15-year-old Adin Stanleigh cleans palm branches used to cover their sukka, or ritual booth, used during the Jewish holiday of Sukkot in his yard, in Jerusalem October 11, 2019. Picture taken October 11, 2019. Photo: REUTERS/Ronen Zvulun.

A fierce wind and rainstorm wreaked havoc on sukkahs from New Jersey to Boston, leaving a path of destruction that had Jews rescheduling holiday events for indoors and looking back to the Talmud for guidance on Sukkot and wind.

“The winds have destroyed our Sukkah. But our building is intact,” Northeastern University Hillel posted on Facebook, inviting students at the Boston-based university to attend a “Hebrew in the Sukkah” event that would not be in a sukkah after all. A graphic image posted on Facebook showed the sukkah looking like a tornado had blown through.

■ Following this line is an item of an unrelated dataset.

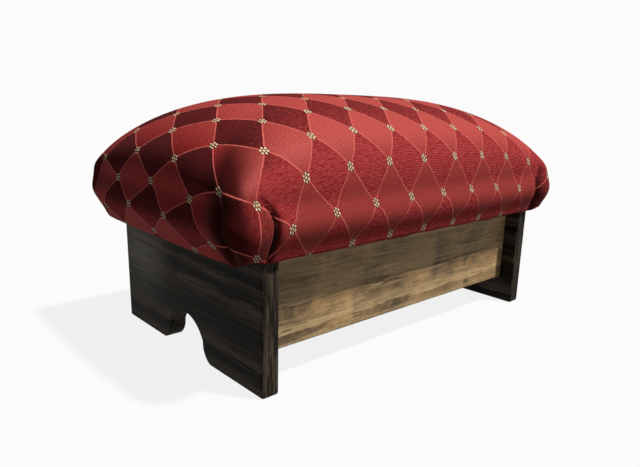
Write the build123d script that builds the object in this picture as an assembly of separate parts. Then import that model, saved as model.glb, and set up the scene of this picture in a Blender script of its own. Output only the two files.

A Twitter account of news from Lakewood, NJ, reported that a sukkah there flew nearly 35 foot through the air and broke the window of a house before landing.

Rich Parr, a pollster, posted an image of his Northampton, MA sukkah that was flattened by the storm. His wife Molly Parr, a writer and cook, told The Algemeiner, “We’re bummed. Rich hoped to rebuild it but reports that some of the poles were bent. My girls are sad because it’s one of our favorite holidays and they worked so hard to make colorful chains to decorate. I’m hosting about a dozen people for Shabbat dinner, but I guess we’ll move it inside instead.”

A sukkah in Concord, MA was also destroyed.

The National Weather Service in Boston reported wind gusts as high as 90 miles an hour in the storm and rain totals as high as four inches. Eversource reported that more than 90,000 customers in Massachusetts lost power.

As usual, the sages of the Talmud anticipated the situation, as a passage of the tractate Sukkah, 23a puts it: “Abaye said: Everyone agrees that in a case where the sukka is unable to withstand a typical land wind, the sukka is of no consequence and it is not even a temporary residence. If it is able to withstand even an atypical land wind, everyone agrees that the sukka is fit. Where they disagree is in a case where the sukka is able to withstand a typical land wind but is unable to withstand an atypical land wind.”

Ninety miles an hour is certainly atypical, but as a longtime resident of the northeastern US, the experience of having sukkot disrupted by the storms known as nor’easters is frequent enough to make me yearn to celebrate the holiday somewhere, like Israel, where the climate is more hospitable.